In a platform release, Kino International will theatrically open “Beaufort,” which world-premiered in competition at the 2007 Berlin Film Fest, in New York at the Lincoln Plaza Cinemas in January 2008, followed by showings in other major cities.

Co-written by Cedar and Leshem, the film is based on a true story and Ron Leshem’s first novel of the same name, which won the Sapir Prize, Israel’s top literary award in 2006, as well as the Yitzhak Sadeh Prize for military literature. “Beaufort” is one of the most acclaimed war film, in which Cedar confronts the difficult questions of Israel’s military strategy in Lebanon and also deals with broader issues, such as the sacrifices of young soldiers and the futility of war.

Made in the tradition of Oliver Stone’s “Platoon” and other Vietnam War films like “Hamburger Hill,” “Beaufort” sticks to the ground, so to speak, offering vivid glimpses of young men in combat, fearing and fighting for the survival of their lives, More specifically, “Beaufort” chronicles the final days of an Israeli army unit’s tense, painful withdrawal in 2000 from a strategic bunker inside a twelfth century Crusader fortress near the Lebanese border, marking the end of nearly two decades of controversial occupation.

Though the film contains criticism of Israel’s military policies, the political sympathies of the filmmakers are clear, which might create problems when the film is shown in European and other countries in which for better and worse the tendencies are always to sympathize with the victims, in this case Palestinians and Arabs displaced from their lands.

For the most part, director Cedar, himself a veteran of the first Lebanon war, portrays the everyday lives of a group of disparate soldiers, who are trying to obey orders and do their jobs as best as they caneven if they do not always agree with their superiors’ dictates, during a crucial time: the last few weeks prior to their withdrawal.

In the opening, a title card explains that a stone fortress, known as Beaufort, was built by the Crusaders in the twelfth century.
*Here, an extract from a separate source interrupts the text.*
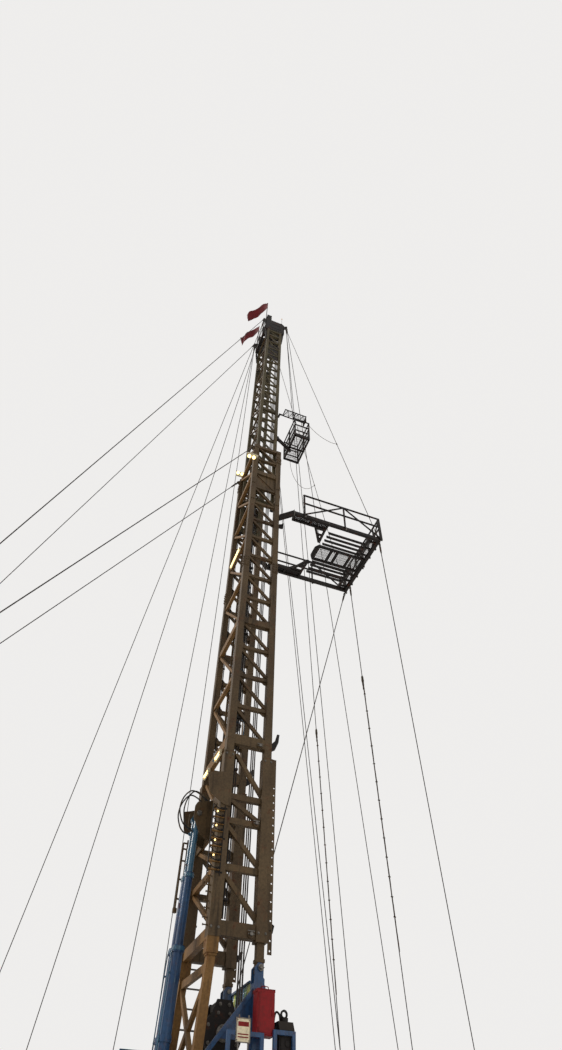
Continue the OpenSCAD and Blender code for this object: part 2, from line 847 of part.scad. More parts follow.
module board_frame() {
  color(dark) {
    both_sides() {
      box([side_x, beam_y, board_z - 60], [board_x, beam_y + side_w, board_z + 60]);
      box([side_x + 30, walk_y, board_z - 50], [walk_x, walk_y + 50, board_z + 50]);
      for (x = [side_x + 30, (side_x + walk_x) / 2, walk_x - 50])
        box([x, walk_y + 50, board_z - 50], [x + 50, beam_y, board_z + 50]);
      translate([walk_x, walk_y, board_z - 30])
        linear_extrude(60)
          difference() {
            polygon([[-380, 0], [0, 0], [30, -520], [-50, -520]]);
            polygon([[-270, -50], [-60, -50], [-48, -210], [-168, -210]]);
            polygon([[-130, -260], [-45, -260], [-45, -400]]);
          }
      box([finger_x1, dive_y, board_z - 40], [finger_x1 + 60, beam_y, board_z + 40]);
      for (y = [dive_y + 140, dive_y + 420, dive_y + 700])
        box([finger_x1 + 60, y, board_z - 30], [board_x, y + 40, board_z + 30]);
    }
    box([board_x, -board_y - 40, board_z - 60], [board_x + 100, board_y + 40, board_z + 60]);
  }
}

finger_y0 = 320;
finger_w = 50;
finger_step = (walk_y - finger_y0) / fingers;
module board_fingers() {
  color(dark)
    both_sides()
      for (i = [0 : fingers - 1]) {
        y = finger_y0 + (i + 0.5) * finger_step - finger_w / 2;
        box([finger_x0, y, board_z - 30], [finger_x1, y + finger_w, board_z + 30]);
        translate([finger_x0 + 1, y + finger_w / 2, board_z - 30]) cylinder(h = 60, d = 50, $fn = 24);
      }
}

module diving_board() {
  x0 = walk_x - 30;
  side = [[x0 + 90, dive_y], [x0, dive_y - 130], [x0, -dive_y + 130], [x0 + 90, -dive_y],
    [board_x, -dive_y], [board_x, dive_y]];
  color(dark)
    translate([0, 0, board_z - 40])
      linear_extrude(80)
        difference() {
          polygon(side);
          for (x = [[x0 + 130, x0 + 500], [x0 + 560, x0 + 700], [x0 + 760, x0 + 1130],
              [x0 + 1190, board_x - 60]])
            translate([x[0], -dive_y + 60]) square([x[1] - x[0], 2 * dive_y - 120]);
        }
}

module board_handrail() {
  s = 40;
  y = board_y + 40;
  x_rail = side_x + 300;
  posts = [x_rail, side_x + 1600, board_x + 60];
  top = board_z + rail_h;
  x_end = board_x + 100;
  color(dark)
    both_sides() {
      for (x = posts)
        box([x, y, board_z - 60], [x + s, y + s, top]);
      for (z = [board_z + rail_h * 0.55, top - s])
        box([x_rail, y, z], [x_end, y + s, z + s]);
      strut([x_rail + 20, y + s / 2, board_z + 20], [posts[1] + 20, y + s / 2, top - 20], 34);
      strut([posts[1] + 20, y + s / 2, top - 20], [posts[2] + 20, y + s / 2, board_z + 20], 34);
      for (z = [board_z + rail_h * 0.55, top - s])
        box([x_end, 0, z], [x_end + s, y + s, z + s]);
      for (yy = [s / 2, 420, 800, y])
        box([x_end, yy, board_z - 60], [x_end + s, yy + s, top]);
      strut([x_end + s / 2, 60, top - 20], [x_end + s / 2, y, board_z + 20], 34);
      strut([x_end + s / 2, 440, board_z], [x_end + s / 2, y, top - 20], 34);
    }
}

// Rod basket
basket_y0 = -980;
basket_y1 = 150;
basket_w = 590;
basket_h = 1130;
module rail_ring(x0, x1, y0, y1, z, s) {
  difference() {
    box([x0, y0, z], [x1, y1, z + s]);
    box([x0 + s, y0 + s, z - 1], [x1 - s, y1 - s, z + s + 1]);
  }
}
module rod_basket() {
  s = 40;
  x0 = basket_x - basket_w;
  color(dark) {
    difference() {
      box([x0, basket_y0, basket_z - 40], [basket_x, basket_y1, basket_z]);
      for (y = [basket_y0 + 60, (basket_y0 + basket_y1) / 2 + 30])
        box([x0 + 60, y, basket_z - 41], [basket_x - 60, y + 445, basket_z - 12]);
    }
    for (x = [x0, basket_x - s])
      for (y = [basket_y0, (basket_y0 + basket_y1 - s) / 2, basket_y1 - s])
        box([x, y, basket_z], [x + s, y + s, basket_z + basket_h]);
    for (z = [0.33, 0.66, 1])
      rail_ring(x0, basket_x, basket_y0, basket_y1, basket_z + basket_h * z - s, s);
  }
}
step_z = 21150;
module basket_bracket() {
  x0 = basket_x - basket_w;
  color(dark) {
    intersection() {
      strut([lx, -uy, 19640], [x0 + 100, -330, 19640], 180, 60);
      box([ux + hu, -2000, 19000], [x0 + 90, 0, basket_z - 40]);
    }
    box([ux + hu, -uy - hu, 19560], [ux + hu + 60, -uy + hu, basket_z - 40]);
    box([500, -1050, step_z], [1360, -750, step_z + 40]);
    box([ux + hu, -800, step_z], [500, -750, step_z + 40]);
    box([ux + hu, -800, step_z - 60], [ux + hu + 50, -uy - hu + 40, step_z + 40]);
    box([1320, -1020, basket_z + basket_h], [1360, basket_y0 + 40, step_z]);
    box([1320, -800, basket_z + basket_h], [1360, -760, step_z]);
    box([1320, -1020, basket_z + basket_h], [1360, -760, basket_z + basket_h + 40]);
  }
}

// Lamps on bars of their own
module lamp_pair(x, y, z, stem_z) {
  for (dx = [0, 150]) {
    translate([x + dx, y, z]) rotate([20, 0, 0]) cylinder(h = 90, d = 120, $fn = 40);
    box([x + dx - 12, y - 12, stem_z], [x + dx + 12, y + 12, stem_z + 50]);
  }
}
module floodlights() {
  near_z = 17660;                     // underside of the near lamp bar
  near_y = -ly - hl - 80;
  far_z = low_top + 40;               // top of the far lamp bar
  far_y = uy - 20;
  color(cream) {
    lamp_pair(-640, near_y, near_z - 115, near_z - 45);
    box([-720, near_y - 12, near_z], [-lx + 40, -ly - hl, near_z + 50]);
    lamp_pair(-590, far_y, far_z + 30, far_z - 5);
    box([-670, far_y - 20, low_top], [-lx, far_y + 20, far_z]);
  }
}
module tube_lamps() {
  color(cream) {
    box([back_x - 110, -490, band_z - 190], [back_x - 50, -140, band_z - 80]);
    box([back_x - 110, 310, band_z - 190], [back_x - 50, 660, band_z - 80]);
    box([back_x - 100, -280, band_z + 8 * low_bay - 90], [back_x - 40, 560, band_z + 8 * low_bay]);
  }
}

// Guy lines
function flip(p) = [p[0], -p[1], p[2]];
lug_y = plate_y + plate_t / 2;
lug_back = [crown_x0 - 70, lug_y, crown_z + 1000];
lug_well = [crown_x1 + 90, lug_y, crown_z + 970];
lug_step = [0, 0, 110];               // spacing of the holes in a lug
lug_tip = [30, 0, 30];                // from the first hole to the outermost one
side_eye = [0, lug_y, crown_z + 900]; // rope eye on the crown's side plate
mid_lug = [lug_x, ly, mid_lug_z];
anchor_h = 160;
anchor_a = [-11000, 4570, anchor_h];
anchor_b = [-8000, -3110, anchor_h];
anchor_c = [-12000, 2810, anchor_h];
anchor_d = [-8500, -3840, anchor_h];
anchor_e = [-3990, 13000, anchor_h];
anchor_f = [-2300, 13000, anchor_h];
anchor_g = [450, 13000, anchor_h];
anchor_i = [1780, 13000, anchor_h];
anchor_j = [7300, 10500, anchor_h];
anchor_k = [7840, 10500, anchor_h];
anchor_l = [9510, 10500, anchor_h];
anchor_m = [10990, 9000, anchor_h];
anchor_n = [820, 6000, anchor_h];
anchor_o = [7040, 9500, anchor_h];
anchor_p = [7840, 11500, anchor_h];
anchor_q = [9170, 9500, anchor_h];
ANCHORS = [anchor_a, anchor_b, anchor_c, anchor_d, anchor_e, anchor_f, anchor_g, anchor_i,
  anchor_j, anchor_k, anchor_l, anchor_m, anchor_n, anchor_o, anchor_p, anchor_q];
board_corner = [board_x + 50, -board_y, board_z];
beam_eye_y = 850;
module crown_guys() {
  color(wire) {
    rod(lug_back, anchor_a, guy_d);
    rod(flip(lug_back), anchor_b, guy_d);
    rod(flip(lug_back) - lug_step, anchor_e, guy_d);
    rod(flip(lug_back) - 2 * lug_step, anchor_f, guy_d);
    rod(lug_back - lug_step, anchor_g, guy_d);
    rod(lug_back - 2 * lug_step, anchor_i, guy_d);
    rod(flip(lug_well), anchor_j, guy_d);
    rod(flip(lug_well) - lug_step, anchor_k, guy_d);
    rod(flip(lug_well) + lug_tip, anchor_l, guy_d);
    rod(side_eye, anchor_o, guy_d);
    rod(side_eye - lug_step, anchor_p, guy_d);
  }
}
module middle_guys() {
  color(wire) {
    rod(mid_lug, anchor_c, guy_d);
    rod(flip(mid_lug), anchor_d, guy_d);
  }
}
module board_guys() {
  color(wire) {
    rod(board_corner + [0, 0, -40], anchor_m, guy_d);
    rod(flip(board_corner) + [0, 0, -40], anchor_n, guy_d);
    rod([board_x + 50, beam_eye_y, board_z - 20], anchor_q, guy_d);
  }
}
module board_stays() {
  color(wire) {
    rod(flip(lug_well) - 2 * lug_step, board_corner + [0, 0, 40], guy_d * 0.8);
    rod(lug_well - 2 * lug_step, flip(board_corner) + [0, 0, 40], guy_d * 0.8);
  }
}
module ground_anchors() {
  color(grey)
    for (p = ANCHORS) {
      translate([p[0], p[1], 0]) cylinder(h = anchor_h + 40, d = 90, $fn = 32);
      translate([p[0], p[1], 0]) cylinder(h = 30, d = 260, $fn = 32);
    }
}

// Pennants, flying before the wind
wind_az = 132;
pole_x = crown_x0 + 30;
pole_y = plate_y - 30;
pole_z = crown_z + crown_h - 60;
pole_h = 2260;
module pennant_poles() {
  color(dark)
    both_sides()
      translate([pole_x, pole_y, pole_z]) cylinder(h = pole_h, d = 34, $fn = 24);
}
module pennants() {
  color([0.40, 0.02, 0.08])
    for (s = [-1, 1])
      translate([pole_x, s * pole_y, pole_z + pole_h - 700])
        rotate([0, 0, wind_az])
          translate([0, 4, 0])
            rotate([90, 0, 0])
              linear_extrude(8)
                polygon([[17.3, 0], [17.3, 680], [480, 500], [1150, 60], [1020, -300], [500, 60]]);
}

base_skid();
mast_posts();
pivot_brackets();
pivot_pins();
base_braces();
back_base_legs();
base_leg_braces();
working_floor();
floor_handrails();
floor_ladder();
tool_box();
sign_panel();
wind_strip();
tong_unit();
leg_near_back();
leg_near_well();
leg_far_back();
leg_far_well();
lower_near_side();
lower_far_side();
lower_back();
ram_gussets();
mast_hooks();
climbing_rail();
guy_lugs();
ram_barrels();
ram_middle_stages();
ram_inner_stages();
upper_legs();
upper_near_side();
upper_far_side();
upper_back();
guide_pads();
lock_brackets();
extension_cylinder();
crown_frame();
crown_beacon();
sheave_shaft();
crown_sheaves();
travelling_block();
hook();
drill_lines();
board_arms();
board_frame();
board_fingers();
diving_board();
board_handrail();
rod_basket();
basket_bracket();
floodlights();
tube_lamps();
crown_guys();
middle_guys();
board_guys();
board_stays();
ground_anchors();
pennant_poles();
pennants();
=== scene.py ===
"""Looks of the oil rig mast: paints, cloth, ropes, lamps, gratings, hoses and small steel, on the CAD frame."""

import math
import random

import bmesh
import bpy
from mathutils import Matrix, Vector


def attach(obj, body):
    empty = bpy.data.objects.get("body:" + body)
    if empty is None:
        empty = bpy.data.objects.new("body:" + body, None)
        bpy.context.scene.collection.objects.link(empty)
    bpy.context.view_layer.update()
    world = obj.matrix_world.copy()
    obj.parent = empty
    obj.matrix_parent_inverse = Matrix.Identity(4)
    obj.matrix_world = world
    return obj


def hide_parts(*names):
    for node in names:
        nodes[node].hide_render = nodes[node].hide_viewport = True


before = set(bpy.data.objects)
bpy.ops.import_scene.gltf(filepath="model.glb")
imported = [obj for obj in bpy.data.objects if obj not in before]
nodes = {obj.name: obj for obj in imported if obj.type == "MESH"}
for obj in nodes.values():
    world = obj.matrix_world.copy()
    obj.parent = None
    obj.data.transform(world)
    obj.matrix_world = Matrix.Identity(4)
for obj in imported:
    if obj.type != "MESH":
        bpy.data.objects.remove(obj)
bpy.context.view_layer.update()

MAST, BLOCK = "mast", "travelling_block"

# Camera: a person's eye at the foot of the rig, looking up
EYE = Vector((-3.24, -11.16, 1.6))
HEADING, PITCH, ROLL = math.radians(20.09), math.radians(50.04), math.radians(1.56)
FOCAL_PIXELS, PHOTO_HEIGHT, SENSOR = 590.1, 1050, 36


def set_camera():
    ahead = Vector((math.sin(HEADING) * math.cos(PITCH), math.cos(HEADING) * math.cos(PITCH), math.sin(PITCH)))
    level = Vector((math.cos(HEADING), -math.sin(HEADING), 0))
    above = level.cross(ahead)
    right = math.cos(ROLL) * level + math.sin(ROLL) * above
    up = math.cos(ROLL) * above - math.sin(ROLL) * level
    camera = bpy.data.objects.new("eye", bpy.data.cameras.new("eye"))
    bpy.context.scene.collection.objects.link(camera)
    camera.matrix_world = Matrix.Translation(EYE) @ Matrix((right, up, -ahead)).transposed().to_4x4()
    camera.data.sensor_width = SENSOR
    camera.data.lens = FOCAL_PIXELS * SENSOR / PHOTO_HEIGHT
    camera.data.clip_end = 500
    bpy.context.scene.camera = camera


set_camera()


# Finishes: one small class for shader maths, one for a material being mixed
def maths(operation):
    """An arithmetic operator in its straight and its reflected form."""
    def straight(tone, other):
        return tone.finish.math(operation, tone, other)

    def turned(tone, other):
        return tone.finish.math(operation, other, tone)

    return straight, turned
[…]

A modern outpost was built next to the ancient castle in the twentieth century that was taken from the PLO (Palestine Liberation Organization) in 1982 by the Israeli Defense Force. The outpost was then further fortified, guarded and kept right up until the withdrawal from Lebanon in 2000.

Set during the last weeks of the Israeli occupation, we witness mortars from the Hezbollah troops fall regularly on the camp. The few dozen soldiers at the fort are under the command of 22-year-old Liraz Liberti (Oshri Cohen, who starred in Cedar’s previous feature, “Campfire”). The story benefits from its sympathetic and appealing protagonist, Liraz, an officer respected by the men, despite his younger age and rule-obeying personality. In one of the film’s conflicts, Liraz insists that bomb expert Ziv (Ohad Knoller, from “Yossi and Jagger”) follow the plan to disable and recover a landmine on the road, despite Ziv’s protests that that the mission is too dangerous; unfortunately, Ziv is right and the act leads to tragic consequences.

The evacuation gets closer, and the Hezbollah increases the shelling to make the impression that it was they who had chased out the Israeli enemy. We watch the proceeding with fear and dread, because you know that, by the end of the mission, there will be more casualties than anticipated.

There are also quiet moments, in which we get to know the soldiers. In one, Liraz tells Oshri (Eli Eltonyo), his civilian chum, to go home early after he takes the newly arrived soldiers around the old castle. We also see the men grieve quietly and nobly their dead comrades in arms, which has become a routine activity. Cedar makes a point to show that at first both Israeli and Arab soldiers go out of their way to maintain the historical monument unharmed–until the last moment, when it’s finally a must to blow it up.

More than a conventional war story, Beaufort is a tale of retreat and withdrawal. The base is still under heavy enemy bombardment, when Liraz prepares to explode the site, thus destroying everything his comrades have fought and in some cases died to defend.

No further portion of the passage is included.